_Exercise prompt_: Everything from the line containing "bpy.data.objects.remove(obj)" through the line containing "return (low + high) / 2" must be quoted exactly; everything else is left out.

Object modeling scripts
------------

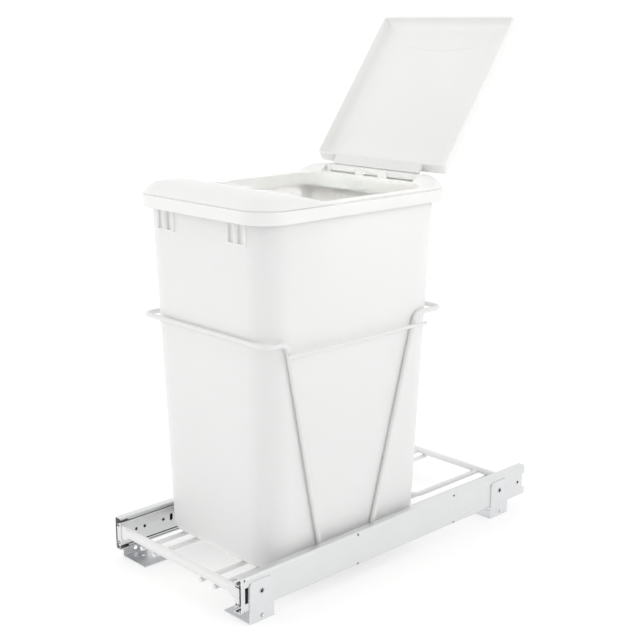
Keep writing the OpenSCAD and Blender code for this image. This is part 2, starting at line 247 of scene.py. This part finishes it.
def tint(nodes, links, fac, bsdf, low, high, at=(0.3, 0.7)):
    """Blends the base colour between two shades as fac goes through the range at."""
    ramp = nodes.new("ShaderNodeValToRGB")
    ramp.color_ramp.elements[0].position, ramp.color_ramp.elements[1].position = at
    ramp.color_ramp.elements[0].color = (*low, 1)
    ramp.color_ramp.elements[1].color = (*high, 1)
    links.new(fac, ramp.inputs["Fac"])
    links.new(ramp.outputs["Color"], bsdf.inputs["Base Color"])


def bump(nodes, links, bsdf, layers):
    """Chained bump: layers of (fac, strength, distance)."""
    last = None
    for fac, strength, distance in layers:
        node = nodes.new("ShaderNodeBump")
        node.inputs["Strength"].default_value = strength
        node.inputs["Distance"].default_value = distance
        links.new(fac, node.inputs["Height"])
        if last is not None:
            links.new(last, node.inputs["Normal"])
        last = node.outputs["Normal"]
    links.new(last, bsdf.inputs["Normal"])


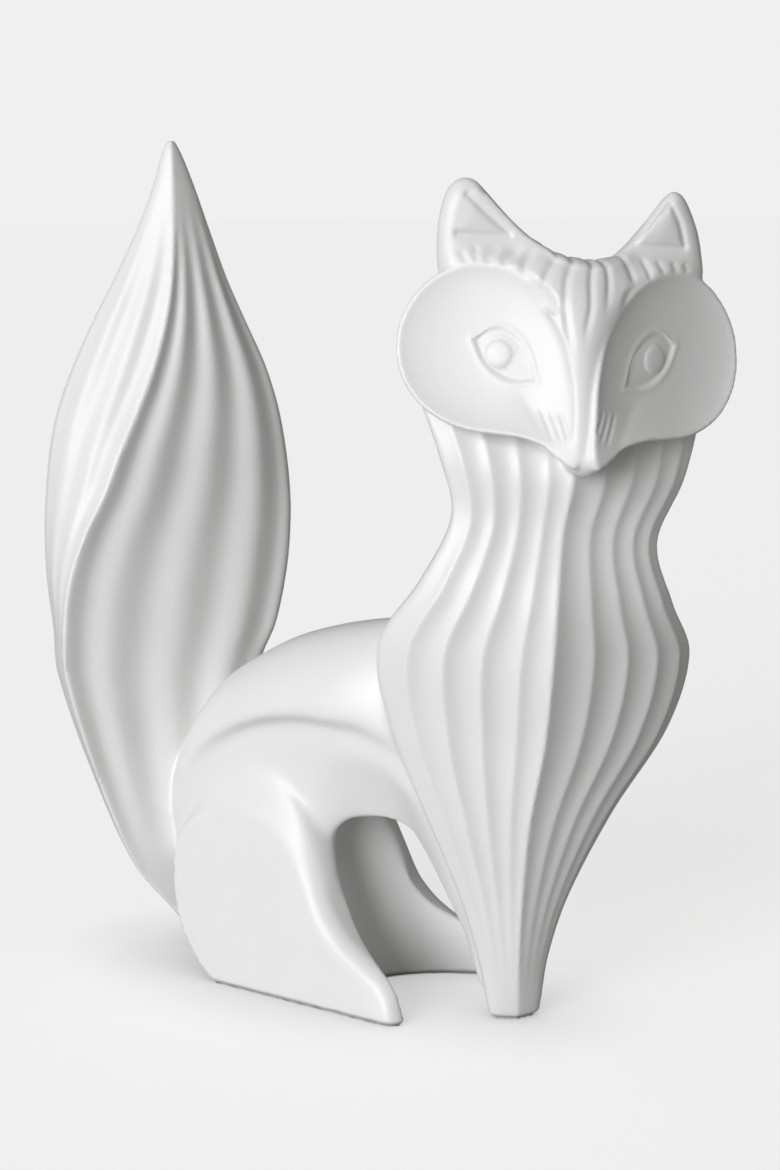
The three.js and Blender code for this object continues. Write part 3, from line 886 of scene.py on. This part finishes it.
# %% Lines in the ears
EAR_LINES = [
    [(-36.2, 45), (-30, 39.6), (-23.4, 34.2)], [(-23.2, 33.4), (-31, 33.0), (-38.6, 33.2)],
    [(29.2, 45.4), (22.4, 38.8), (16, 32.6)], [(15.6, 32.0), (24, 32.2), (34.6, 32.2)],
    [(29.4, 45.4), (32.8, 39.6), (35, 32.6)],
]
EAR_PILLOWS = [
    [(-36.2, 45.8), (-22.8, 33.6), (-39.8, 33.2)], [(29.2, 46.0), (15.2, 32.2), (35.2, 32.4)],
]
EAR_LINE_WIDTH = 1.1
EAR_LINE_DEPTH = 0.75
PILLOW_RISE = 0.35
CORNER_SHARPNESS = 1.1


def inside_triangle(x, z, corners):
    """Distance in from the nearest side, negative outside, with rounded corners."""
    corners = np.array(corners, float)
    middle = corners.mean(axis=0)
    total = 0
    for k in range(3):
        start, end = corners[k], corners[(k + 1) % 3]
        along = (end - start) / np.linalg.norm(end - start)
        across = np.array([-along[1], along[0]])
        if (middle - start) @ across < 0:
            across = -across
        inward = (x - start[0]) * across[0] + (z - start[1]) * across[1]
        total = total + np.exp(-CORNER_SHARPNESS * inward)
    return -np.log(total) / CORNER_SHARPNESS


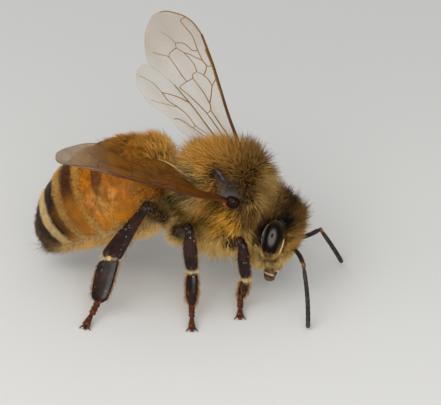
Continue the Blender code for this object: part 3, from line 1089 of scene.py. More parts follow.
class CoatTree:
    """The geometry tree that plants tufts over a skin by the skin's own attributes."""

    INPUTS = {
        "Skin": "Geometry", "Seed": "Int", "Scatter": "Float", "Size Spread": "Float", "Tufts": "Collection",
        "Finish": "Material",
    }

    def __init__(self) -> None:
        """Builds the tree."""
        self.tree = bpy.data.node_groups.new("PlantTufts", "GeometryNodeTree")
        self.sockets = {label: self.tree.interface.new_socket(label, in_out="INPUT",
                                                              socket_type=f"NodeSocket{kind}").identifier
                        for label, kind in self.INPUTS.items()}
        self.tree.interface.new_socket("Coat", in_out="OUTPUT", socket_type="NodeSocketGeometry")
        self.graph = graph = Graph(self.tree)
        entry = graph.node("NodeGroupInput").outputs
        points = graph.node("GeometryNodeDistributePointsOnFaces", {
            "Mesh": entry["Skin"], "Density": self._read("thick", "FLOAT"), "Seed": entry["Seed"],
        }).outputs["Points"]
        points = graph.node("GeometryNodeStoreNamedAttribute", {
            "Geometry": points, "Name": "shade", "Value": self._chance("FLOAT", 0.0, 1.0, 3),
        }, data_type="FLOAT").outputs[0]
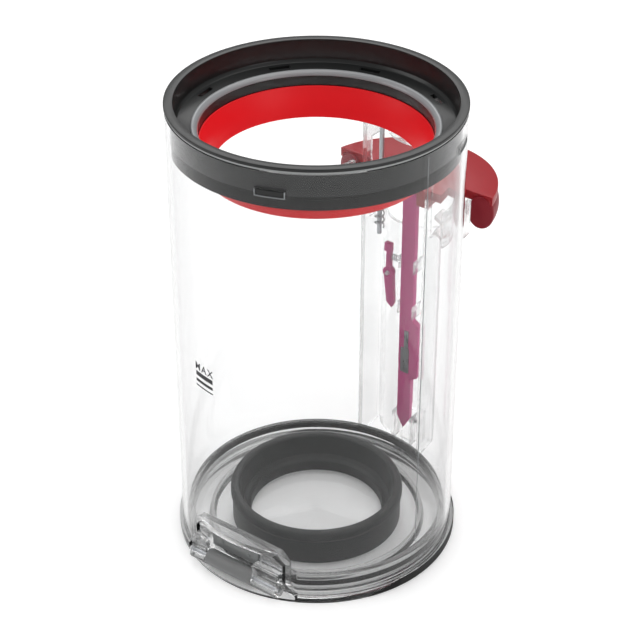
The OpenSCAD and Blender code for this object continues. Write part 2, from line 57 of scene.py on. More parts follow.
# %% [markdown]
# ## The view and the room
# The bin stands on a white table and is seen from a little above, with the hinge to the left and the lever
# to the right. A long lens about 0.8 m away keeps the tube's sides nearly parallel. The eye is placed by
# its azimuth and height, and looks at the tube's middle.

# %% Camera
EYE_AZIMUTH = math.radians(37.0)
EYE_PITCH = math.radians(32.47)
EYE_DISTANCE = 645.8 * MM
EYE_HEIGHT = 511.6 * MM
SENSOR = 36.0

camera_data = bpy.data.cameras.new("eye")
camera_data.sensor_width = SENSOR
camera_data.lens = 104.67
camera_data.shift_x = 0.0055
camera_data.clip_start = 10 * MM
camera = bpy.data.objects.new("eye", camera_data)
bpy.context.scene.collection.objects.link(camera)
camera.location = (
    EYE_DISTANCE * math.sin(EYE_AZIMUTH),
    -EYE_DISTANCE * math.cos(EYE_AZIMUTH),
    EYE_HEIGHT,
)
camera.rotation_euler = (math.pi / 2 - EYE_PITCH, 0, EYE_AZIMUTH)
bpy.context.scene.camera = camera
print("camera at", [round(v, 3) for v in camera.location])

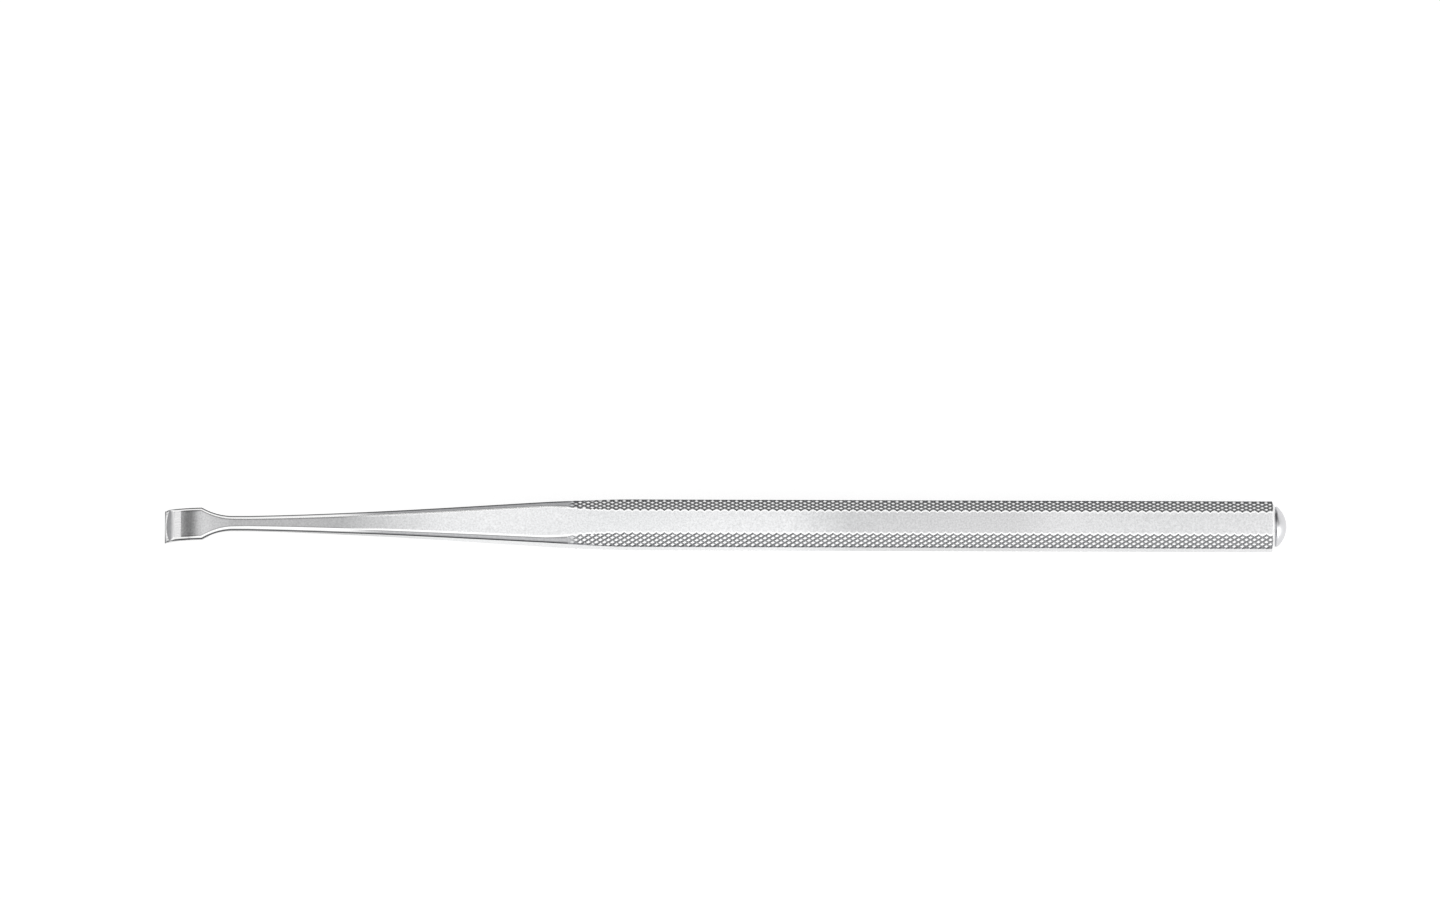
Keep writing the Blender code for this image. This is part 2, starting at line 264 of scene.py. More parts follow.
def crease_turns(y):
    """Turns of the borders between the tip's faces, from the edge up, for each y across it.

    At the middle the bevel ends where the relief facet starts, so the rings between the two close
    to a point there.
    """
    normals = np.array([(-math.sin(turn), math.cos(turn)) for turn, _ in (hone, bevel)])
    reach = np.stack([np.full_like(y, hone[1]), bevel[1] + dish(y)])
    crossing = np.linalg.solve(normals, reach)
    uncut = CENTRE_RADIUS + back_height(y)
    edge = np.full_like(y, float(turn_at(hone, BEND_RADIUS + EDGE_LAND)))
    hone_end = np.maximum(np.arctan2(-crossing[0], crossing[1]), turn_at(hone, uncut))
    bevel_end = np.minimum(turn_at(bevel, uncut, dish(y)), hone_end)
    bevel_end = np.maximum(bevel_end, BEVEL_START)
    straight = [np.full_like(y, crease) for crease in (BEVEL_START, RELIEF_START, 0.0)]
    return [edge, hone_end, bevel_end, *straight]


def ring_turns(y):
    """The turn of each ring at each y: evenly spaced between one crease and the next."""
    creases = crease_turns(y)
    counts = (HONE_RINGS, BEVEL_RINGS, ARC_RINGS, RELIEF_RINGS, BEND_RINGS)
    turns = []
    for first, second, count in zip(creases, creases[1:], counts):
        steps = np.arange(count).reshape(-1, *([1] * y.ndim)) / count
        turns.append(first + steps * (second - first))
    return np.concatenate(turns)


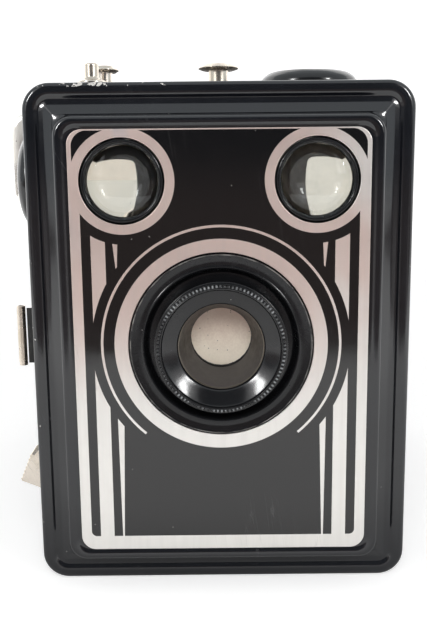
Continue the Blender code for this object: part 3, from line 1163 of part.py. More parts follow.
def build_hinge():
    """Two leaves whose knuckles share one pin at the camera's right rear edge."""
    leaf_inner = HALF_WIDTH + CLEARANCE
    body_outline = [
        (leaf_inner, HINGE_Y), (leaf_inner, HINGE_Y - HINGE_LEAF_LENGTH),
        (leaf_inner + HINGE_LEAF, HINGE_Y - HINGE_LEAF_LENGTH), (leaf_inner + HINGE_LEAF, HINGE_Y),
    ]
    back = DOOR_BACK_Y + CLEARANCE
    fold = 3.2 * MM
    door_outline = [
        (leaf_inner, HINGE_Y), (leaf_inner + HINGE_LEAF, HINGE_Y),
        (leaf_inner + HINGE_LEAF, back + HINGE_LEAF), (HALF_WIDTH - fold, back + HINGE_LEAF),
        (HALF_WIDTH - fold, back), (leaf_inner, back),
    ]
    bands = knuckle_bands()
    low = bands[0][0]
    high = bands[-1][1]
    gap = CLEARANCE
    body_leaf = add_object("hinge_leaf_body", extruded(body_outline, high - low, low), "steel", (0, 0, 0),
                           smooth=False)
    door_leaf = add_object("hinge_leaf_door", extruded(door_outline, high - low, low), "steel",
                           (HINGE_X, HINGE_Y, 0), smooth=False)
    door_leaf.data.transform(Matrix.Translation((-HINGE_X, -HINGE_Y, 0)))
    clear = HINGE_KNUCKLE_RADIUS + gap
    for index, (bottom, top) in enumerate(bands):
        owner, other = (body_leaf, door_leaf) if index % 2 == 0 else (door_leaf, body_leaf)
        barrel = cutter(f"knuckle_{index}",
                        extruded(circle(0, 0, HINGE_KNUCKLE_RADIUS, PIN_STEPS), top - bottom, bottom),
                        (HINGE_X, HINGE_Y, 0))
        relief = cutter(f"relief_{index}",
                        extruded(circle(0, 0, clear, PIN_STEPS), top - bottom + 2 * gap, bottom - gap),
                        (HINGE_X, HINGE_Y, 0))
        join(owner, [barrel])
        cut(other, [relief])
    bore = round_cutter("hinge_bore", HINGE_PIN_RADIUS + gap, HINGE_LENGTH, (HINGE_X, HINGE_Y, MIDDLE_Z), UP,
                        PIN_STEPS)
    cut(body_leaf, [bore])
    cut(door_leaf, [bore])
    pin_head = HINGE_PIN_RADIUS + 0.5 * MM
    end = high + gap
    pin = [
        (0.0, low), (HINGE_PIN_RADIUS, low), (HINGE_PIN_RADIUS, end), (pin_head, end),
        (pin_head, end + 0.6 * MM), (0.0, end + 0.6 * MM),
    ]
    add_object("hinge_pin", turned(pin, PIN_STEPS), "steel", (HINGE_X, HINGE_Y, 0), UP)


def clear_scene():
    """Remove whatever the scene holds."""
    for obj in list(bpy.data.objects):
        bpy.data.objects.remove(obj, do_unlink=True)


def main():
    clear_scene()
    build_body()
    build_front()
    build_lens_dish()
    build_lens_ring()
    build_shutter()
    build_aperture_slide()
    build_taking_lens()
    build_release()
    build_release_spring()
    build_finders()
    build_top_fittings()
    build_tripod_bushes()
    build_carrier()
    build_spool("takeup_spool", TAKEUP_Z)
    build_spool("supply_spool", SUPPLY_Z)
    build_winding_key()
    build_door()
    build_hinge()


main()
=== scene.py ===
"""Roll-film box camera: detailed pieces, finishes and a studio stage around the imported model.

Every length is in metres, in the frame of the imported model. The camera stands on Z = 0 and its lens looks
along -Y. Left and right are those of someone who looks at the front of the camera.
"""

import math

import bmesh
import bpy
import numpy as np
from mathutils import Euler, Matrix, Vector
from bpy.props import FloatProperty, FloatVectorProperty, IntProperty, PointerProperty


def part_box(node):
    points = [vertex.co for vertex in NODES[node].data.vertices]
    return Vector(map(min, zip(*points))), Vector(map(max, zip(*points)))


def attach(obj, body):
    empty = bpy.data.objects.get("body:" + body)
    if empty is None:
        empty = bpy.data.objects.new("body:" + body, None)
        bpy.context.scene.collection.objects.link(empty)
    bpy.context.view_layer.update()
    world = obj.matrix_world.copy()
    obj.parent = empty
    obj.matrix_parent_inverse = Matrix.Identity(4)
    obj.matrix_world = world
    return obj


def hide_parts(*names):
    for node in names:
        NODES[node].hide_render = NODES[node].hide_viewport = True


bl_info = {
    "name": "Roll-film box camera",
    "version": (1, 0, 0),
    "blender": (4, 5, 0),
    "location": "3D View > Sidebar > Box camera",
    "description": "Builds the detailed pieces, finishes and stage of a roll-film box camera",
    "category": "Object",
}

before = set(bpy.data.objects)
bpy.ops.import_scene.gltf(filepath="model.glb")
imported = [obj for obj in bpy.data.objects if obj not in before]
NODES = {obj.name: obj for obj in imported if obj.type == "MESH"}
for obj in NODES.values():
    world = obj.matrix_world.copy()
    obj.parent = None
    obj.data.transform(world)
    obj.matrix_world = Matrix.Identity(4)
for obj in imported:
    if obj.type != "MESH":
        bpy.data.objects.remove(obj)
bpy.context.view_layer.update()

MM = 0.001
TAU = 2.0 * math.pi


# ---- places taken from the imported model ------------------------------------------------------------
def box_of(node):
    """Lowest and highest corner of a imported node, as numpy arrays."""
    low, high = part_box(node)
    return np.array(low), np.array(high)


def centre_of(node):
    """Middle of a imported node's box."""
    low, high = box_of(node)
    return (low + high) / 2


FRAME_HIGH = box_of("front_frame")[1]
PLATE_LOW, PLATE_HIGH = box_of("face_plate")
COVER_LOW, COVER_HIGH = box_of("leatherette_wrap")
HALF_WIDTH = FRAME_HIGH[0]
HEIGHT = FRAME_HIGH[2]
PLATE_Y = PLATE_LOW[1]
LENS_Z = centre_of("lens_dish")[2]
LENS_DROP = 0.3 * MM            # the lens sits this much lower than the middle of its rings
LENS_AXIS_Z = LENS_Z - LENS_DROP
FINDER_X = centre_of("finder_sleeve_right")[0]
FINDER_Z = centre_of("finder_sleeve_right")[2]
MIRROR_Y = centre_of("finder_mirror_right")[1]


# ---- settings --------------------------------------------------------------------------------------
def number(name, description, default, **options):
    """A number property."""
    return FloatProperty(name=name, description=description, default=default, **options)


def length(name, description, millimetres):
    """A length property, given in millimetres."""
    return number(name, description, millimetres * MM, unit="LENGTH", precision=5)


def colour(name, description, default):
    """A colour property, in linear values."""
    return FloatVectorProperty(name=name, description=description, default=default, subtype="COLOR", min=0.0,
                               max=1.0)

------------

_Written reply_:
        bpy.data.objects.remove(obj)
bpy.context.view_layer.update()

MM = 0.001
TAU = 2.0 * math.pi


# ---- places taken from the imported model ------------------------------------------------------------
def box_of(node):
    """Lowest and highest corner of a imported node, as numpy arrays."""
    low, high = part_box(node)
    return np.array(low), np.array(high)


def centre_of(node):
    """Middle of a imported node's box."""
    low, high = box_of(node)
    return (low + high) / 2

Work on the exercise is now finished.